It’s a Family Affair!

It didn’t start out to be father and son doing the same job at two different schools – it just ended up that way. After retiring from 42 years in the industry (30 of them in Set Lighting at Disney), Herb Hughes was interested in exploring the “life” part of his “life”. That is, until a call from an unknown person who informed him that he had been HIGHLY recommended by a working gaffer who was a friend of his. There was a position at the Cinema School at USC. Would he be interested in an interview? “It was 1993, and my first meeting was over a two-hour lunch and a tour of the Cinema School with Woody Omens ASC (the unknown person) and Richard Martin, the then Facilities Manager,” Herb Hughes recalls. That led to a grueling 4.5 hours in front of the Eleven Person Faculty/Staff committee. “I got the job – 15 years ago, April 1st. April Fools Day of all things!”

Watching his father’s happiness at USC appealed to Frank Hughes. But he didn’t set out on the same path. It just ended up that way! “In 2008, John Syrjamaki, who was once Head of Production at USC (he actually hired Herb Hughes in the 1990s), and is now head of Production at Loyola Marymount University’s School of Film and Television-(SFTV) started looking around for a ‘Herb Hughes’ type, Frank Hughes recalls. “John called me and I recommended Frank, without letting on that he was my son,” interjects Herb Hughes.

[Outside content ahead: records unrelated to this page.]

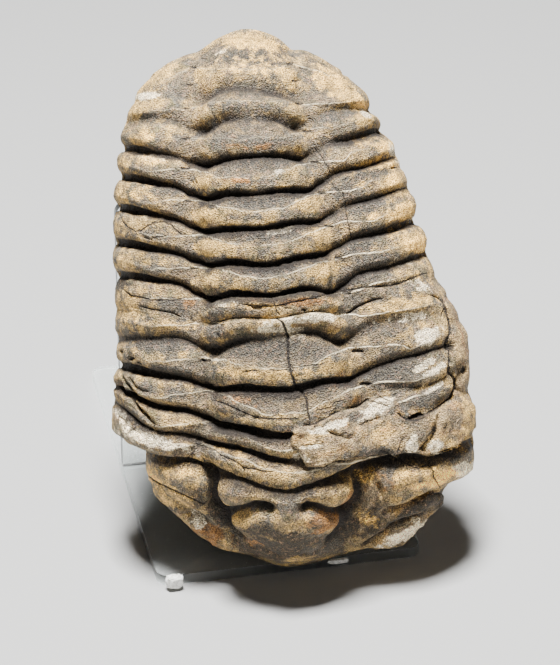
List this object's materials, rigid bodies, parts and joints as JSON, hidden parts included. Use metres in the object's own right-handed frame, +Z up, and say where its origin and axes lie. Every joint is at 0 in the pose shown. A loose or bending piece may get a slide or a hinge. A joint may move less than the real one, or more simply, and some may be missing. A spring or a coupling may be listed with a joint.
{
  "type": "trilobite fossil",
  "caption": "Whole Neseuretus trilobite in its rock, head down and tail over the top, leaning on a clear L-shaped display stand.",
  "frame": {"origin": "middle of the underside of the stand's base plate", "axes": "+Z up, +X to the right along the stand's front edge as seen from the front, +Y from the front edge to the back"},
  "size_m": [0.066, 0.0958, 0.0921],
  "materials": {
    "fossil_stone": "matt, weathered",
    "clear_acrylic": "clear, polished faces and sawn edges",
    "white_putty": "matt, dented"
  },
  "bodies": {
    "root": {"trilobite": "fossil_stone", "stand_base": "clear_acrylic", "stand_upright": "clear_acrylic", "putty_dab": "white_putty", "putty_crumb": "white_putty"}
  },
  "joints": []
}
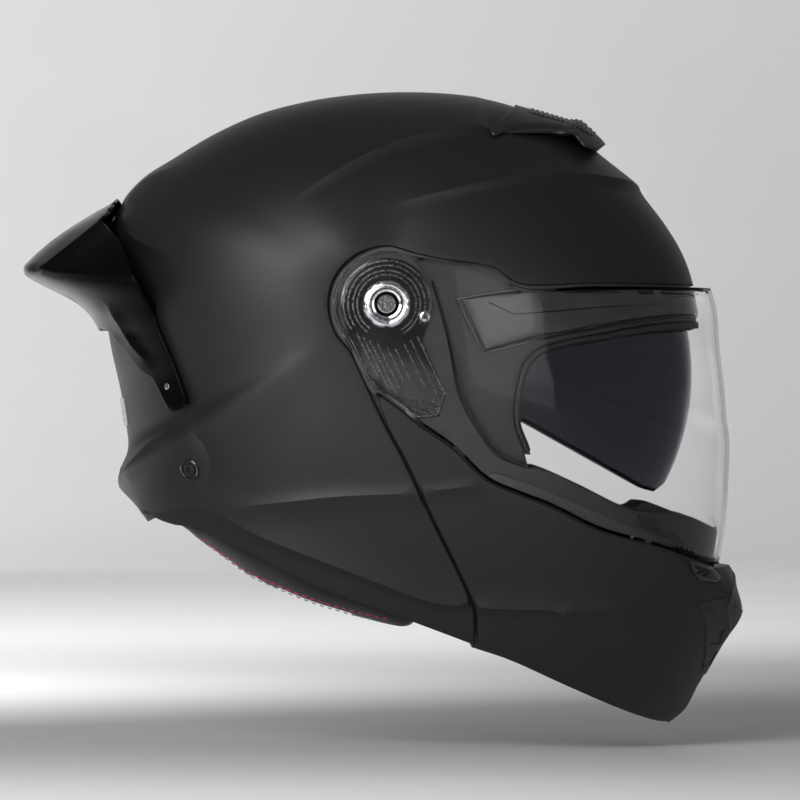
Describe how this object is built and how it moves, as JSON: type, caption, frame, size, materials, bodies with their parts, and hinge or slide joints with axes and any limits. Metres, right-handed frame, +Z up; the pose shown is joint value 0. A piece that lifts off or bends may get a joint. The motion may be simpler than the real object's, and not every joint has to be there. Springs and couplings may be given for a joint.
{
  "type": "flip-up motorcycle helmet",
  "caption": "Matt flip-up motorcycle helmet with a hinged chin bar, clear visor, drop-down sun visor, rear spoiler, foam liner, cloth pads and quick-release chin strap.",
  "frame": {"origin": "middle of the axis that the chin bar and the clear visor turn about, level with the wearer's ears", "axes": "+X forward out of the eye port, +Y to the wearer's left, +Z up through the crown, in the pose the helmet is worn in"},
  "size_m": [0.3884, 0.2558, 0.3394],
  "materials": {
    "shell_paint": "matt painted thermoplastic",
    "spoiler_gloss": "gloss black",
    "vent_plastic": "fine grained black",
    "pale_vent": "pale grey mesh",
    "rubber_black": "soft black",
    "rubber_grey": "fine grey texture",
    "foam": "expanded foam",
    "lining": "brushed cloth",
    "lining_roll": "woven cloth with two lines of stitching",
    "webbing": "woven strap",
    "clear": "clear polycarbonate",
    "smoke": "smoked polycarbonate",
    "chrome": "bright",
    "steel": "brushed",
    "screw_black": "black",
    "red_plastic": "red",
    "gloss_black": "gloss black"
  },
  "bodies": {
    "helmet": {"outer_shell": "shell_paint", "eyeport_seal": "rubber_black", "rear_spoiler": "spoiler_gloss", "spoiler_screws": "steel", "rear_vent": "pale_vent", "side_screws": "screw_black", "top_vent_housing": "vent_plastic", "eps_crown": "foam", "eps_brow": "foam", "eps_back": "foam", "eps_side_right": "foam", "eps_side_left": "foam", "crown_pad": "lining", "brow_pad": "lining", "nape_pad": "lining", "cheek_pad_right": "lining", "cheek_pad_left": "lining", "neck_roll": "lining_roll", "pivot_hubs": "screw_black", "pivot_rings": "chrome", "pivot_screws": "steel", "latch_strikers": "steel", "sun_visor_pins": "screw_black", "sun_lever_track": "vent_plastic", "strap_right": "webbing", "strap_left": "webbing", "strap_rivets": "steel", "buckle_socket": "steel", "buckle_tongue": "steel"},
    "chin_bar": {"chin_bar_shell": "shell_paint", "chin_bar_liner": "foam", "visor_rest_seal": "rubber_grey", "chin_vent_insert": "vent_plastic", "chin_vent_grille": "vent_plastic", "breath_deflector": "rubber_black", "latch_forks": "steel", "mechanism_plate_right": "gloss_black", "mechanism_plate_left": "gloss_black", "plate_screws": "chrome"},
    "visor": {"visor": "clear", "visor_tab": "gloss_black"},
    "sun_visor": {"sun_visor": "smoke"},
    "sun_lever": {"sun_lever": "vent_plastic"},
    "top_slider": {"top_vent_slider": "vent_plastic"},
    "release": {"release_button": "red_plastic"},
    "buckle_lever": {"buckle_lever": "red_plastic"}
  },
  "joints": [
    {"name": "chin_bar_hinge", "type": "hinge", "parent": "helmet", "child": "chin_bar", "pos_m": [0, 0, 0], "axis": [0, -1, 0], "range_deg": [0, 90]},
    {"name": "visor_hinge", "type": "hinge", "parent": "chin_bar", "child": "visor", "pos_m": [0, 0, 0], "axis": [0, -1, 0], "range_deg": [0, 50]},
    {"name": "sun_visor_hinge", "type": "hinge", "parent": "helmet", "child": "sun_visor", "pos_m": [0.038, 0, -0.036], "axis": [0, -1, 0], "range_deg": [0, 46]},
    {"name": "sun_lever_slide", "type": "slide", "parent": "helmet", "child": "sun_lever", "axis": [0.9059, 0.0503, -0.4205], "range_m": [0, 0.036]},
    {"name": "top_vent_slide", "type": "slide", "parent": "helmet", "child": "top_slider", "axis": [-0.9781, 0, 0.2079], "range_m": [0, 0.008]},
    {"name": "release_press", "type": "slide", "parent": "chin_bar", "child": "release", "axis": [0, 0, 1], "range_m": [0, 0.003], "stiffness_N_per_m": 600, "springref_m": -0.002},
    {"name": "buckle_lever_hinge", "type": "hinge", "parent": "helmet", "child": "buckle_lever", "pos_m": [0.054, -0.0085, -0.1777], "axis": [-1, 0, 0], "range_deg": [0, 40], "stiffness_Nm_per_rad": 0.05, "springref_deg": -11.46}
  ],
  "couplings": [
    {"joint": "sun_lever_slide", "follows": "sun_visor_hinge", "m_per_rad": 0.044}
  ]
}
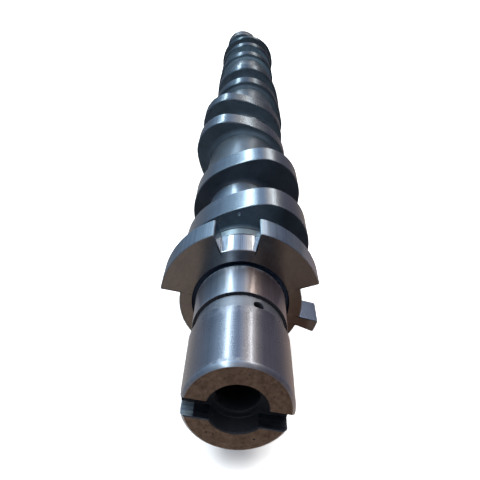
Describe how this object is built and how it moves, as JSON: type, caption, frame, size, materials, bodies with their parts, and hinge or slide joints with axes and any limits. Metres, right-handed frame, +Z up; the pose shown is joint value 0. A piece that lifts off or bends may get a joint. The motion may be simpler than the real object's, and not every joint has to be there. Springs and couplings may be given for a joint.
{
  "type": "camshaft",
  "caption": "One-piece overhead camshaft with paired cams, bearing journals between them, a notched timing wheel and a slotted drive end.",
  "frame": {"origin": "on the camshaft's axis, half way along the journal at the slotted end", "axes": "+Y along the axis from the slotted end to the drive-wheel end, +Z up as it lies on its cams"},
  "size_m": [0.0434, 0.4299, 0.0424],
  "materials": {
    "ground_iron": "ground journals and cam faces, as-cast sides"
  },
  "bodies": {
    "root": {"camshaft": "ground_iron"}
  },
  "joints": []
}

“It was perfect timing,” Frank Hughes (a 23 year member of local 728-set lighting) picks up. “My wife and I owned a small rehearsal studio in North Hollywood (Screenland Studios) and we were looking to sell. I wanted to go in a different direction. I went in for the interview and got the job. By August of 2008, both LMU and USC employed father and son in basically the same positions!” Two Hughes’ with different and similar styles. And very different facilities. USC brings in 600 new students at the Cinematic Arts School. “Some are in Critical Studies,” Herb Hughes explains. “Several enter the Writing Track. A few try out to be a Director, or a Camera Person (aka Cinematographer!)” Frank Hughes, at LMU, wrangles over 600 students as well. “And, this year I also manage 25 student workers and five departments: Sound Stages, Lighting and Grip, Set Construction, Property, and Safety,” Frank Hughes explains.

Do they have similar styles of “teaching”? Probably. What they do have in common, of course, is their passion for quality equipment to support their work. “That’s Matthews Studio Equipment, of course,” they say – almost in unison. “Your production is only as good as your crew and the equipment used,” says Frank Hughes. “It’s easy to find a good crew or replace the ones that are ‘not working out’, but your equipment has to have true longevity. With good equipment in place, like what we get from MSE of course, there’s less of a chance you’ll have to replace the gear that is ‘not working out’.”

“When I began here 15 years ago, I asked John this question,” interjects Herb Hughes. “’What do the students do with one ‘C’ stand?’ His answer was that ‘they can hang their coats on it!’ A big location order then would fit in a Toyota car! Now we load out five-ton trucks! We have in excess of 300 C-stands. The IATSE Unions do watch us on our shoots as we look like full-on Union Productions on Local Locations! We’ve had to make up signs that say ‘Student Shoot’!”

For Herb Hughes it’s not just his relationship with Ed Phillips (the two met when both were working at Paramount in the “really old days”) – it’s because the “equipment speaks for itself,” Herb Hughes says. “Just open the Matthews catalog, chances are we have most of the items listed there. The MSE equipment is well marked. As we have most of our ‘C’ stands, that sort of set themselves by twisting the main shaft, the students like that! Never does a day pass that Matthews’ equipment gets loaded onto our trucks or is in use on our stages – since we are 100% Matthews.”

“We’re constantly adding MSE equipment to our inventory,” adds Frank Hughes. “I always attend NAB and LDI, as do many of the film school professors. Last year, I saw FloatCam’s DC-Slider for the first time. When I got back to L.A., several of the LMU teachers approached me about it. I was happy to be able to tell them that I had ALREADY placed my order, right there on the showroom floor! We also have the new motion control, a car mount, the Ed Dolly, and the new Skyscraper stands!”

“If Matthews makes it – we have it,” the two add in tandem.

Both father and son love to hear from the MSE crew – about the new equipment that will serve their students and about what’s happening in their world. They are anxiously waiting for the next great thing from Matthews – but they have one burning question to ask. “What’s taking so long to get into that new building?”

Okay. They aren’t the only ones to ask. They are just the most vocal. It’s for the good of their relationship, their equipment – and, of course, their students!